Work instructions >> Write out, word for word, only the data from its first line to the line containing "on its flank.".

-----

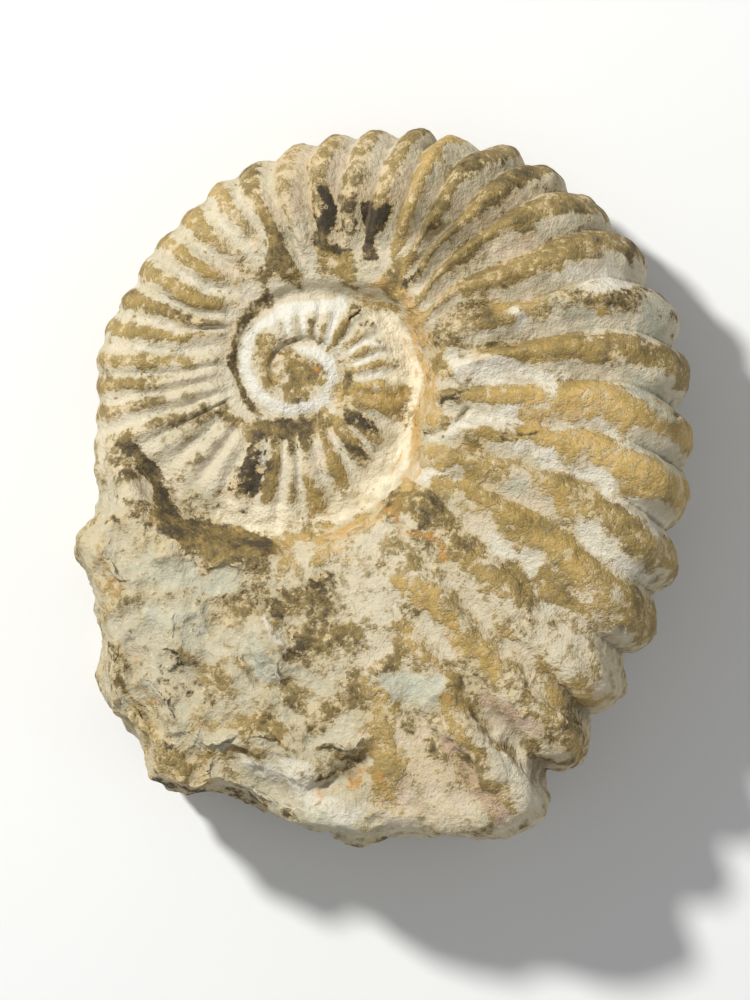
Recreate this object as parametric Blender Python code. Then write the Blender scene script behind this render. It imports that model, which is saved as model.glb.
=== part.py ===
"""Ammonite fossil, one solid piece of stone, lying on its flank.

Metres, +Z up. The origin is under the middle of the fossil, on the surface that it lies on. The coil
opens clockwise as seen from above. A turn angle is counted clockwise from -X round the coil's axis,
and goes below zero on the inner whorls. A share runs across a whorl, from 0 at its inner seam to 1 at
its outer edge.
"""

import math

import bmesh
import bpy
import numpy as np
from mathutils import Vector, noise
from mathutils.kdtree import KDTree

MM = 0.001

# The coil, in millimetres and degrees
COIL_AXIS = (-19.0, 23.0)
LAST_TURN = 340.0  # where the living chamber's broken end crosses the older whorl
END_RAMP = 13.0
CORE_SEAM = ((-700, 1.0), (-560, 2.3), (-450, 3.6), (-360, 5.0))  # turn, radius of the seam inside the core
SEAM_PATH = (  # points on the seam, seen from above, from the core outwards
    (-19.5, 29.5), (-14.5, 29.5), (-11.5, 27), (-10, 23), (-11.5, 17.5), (-18, 14.5), (-22, 15), (-26, 17),
    (-28.5, 19.5), (-30.5, 25), (-30, 29.5), (-26.5, 35.5), (-20.5, 39), (-11.5, 39), (-6.5, 38),
    (-1, 35.5), (3, 30.5), (4.5, 25), (4, 18), (3, 11.5), (0, 4), (-6, -3), (-14, -7.5), (-22, -9.5),
    (-32, -7.5), (-42, -3.5), (-48.5, 3.5), (-54, 10),
)
HALF_THICKNESS = (  # turn, half the whorl's thickness
    (-740, 12.6), (-560, 12.8), (-360, 13.2), (-270, 13.8), (-180, 14.4), (-90, 14.9), (0, 15.2), (60, 15.7),
    (90, 16.4), (135, 19.0), (180, 22.0), (225, 24.0), (270, 24.2), (300, 23.0), (340, 20.0),
)
WALL_WIDTH = (  # turn, width in plan of the wall that drops to the older whorl
    (-560, 1.0), (-276, 1.6), (-180, 2.0), (-40, 2.8), (40, 2.8), (100, 4.0), (150, 7.5), (200, 8.5),
    (250, 8.0), (300, 8.0), (338, 6.0),
)
FLANK_CREST = 0.36  # share at which the flank is highest
INNER_FALL = 0.15  # how far the flank falls to the seam, as a share of the half thickness
OUTER_FALL = 0.17
FALL_LIMITS = (-1.2, 1.3)  # the fall stops growing this far past the seam and the outer edge
MID_HEIGHT = 23.1  # the coil's middle plane above the table, under the origin
MID_SLOPE = (0.063, -0.055)  # it climbs towards the thick end of the coil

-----

Complete output >>
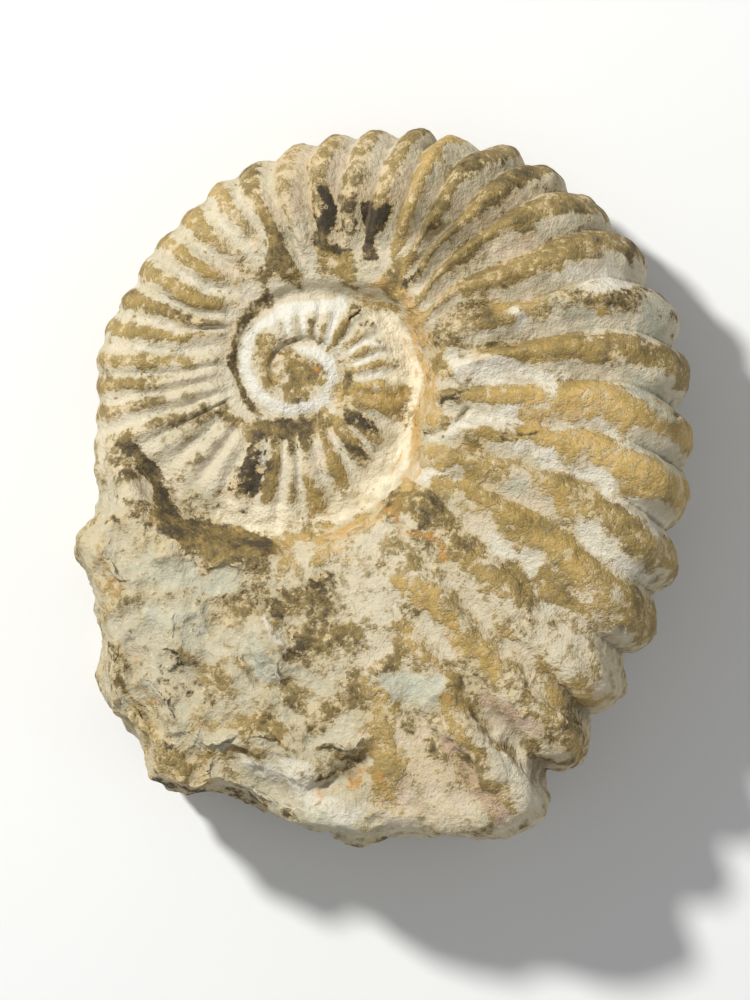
Recreate this object as parametric Blender Python code. Then write the Blender scene script behind this render. It imports that model, which is saved as model.glb.
=== part.py ===
"""Ammonite fossil, one solid piece of stone, lying on its flank.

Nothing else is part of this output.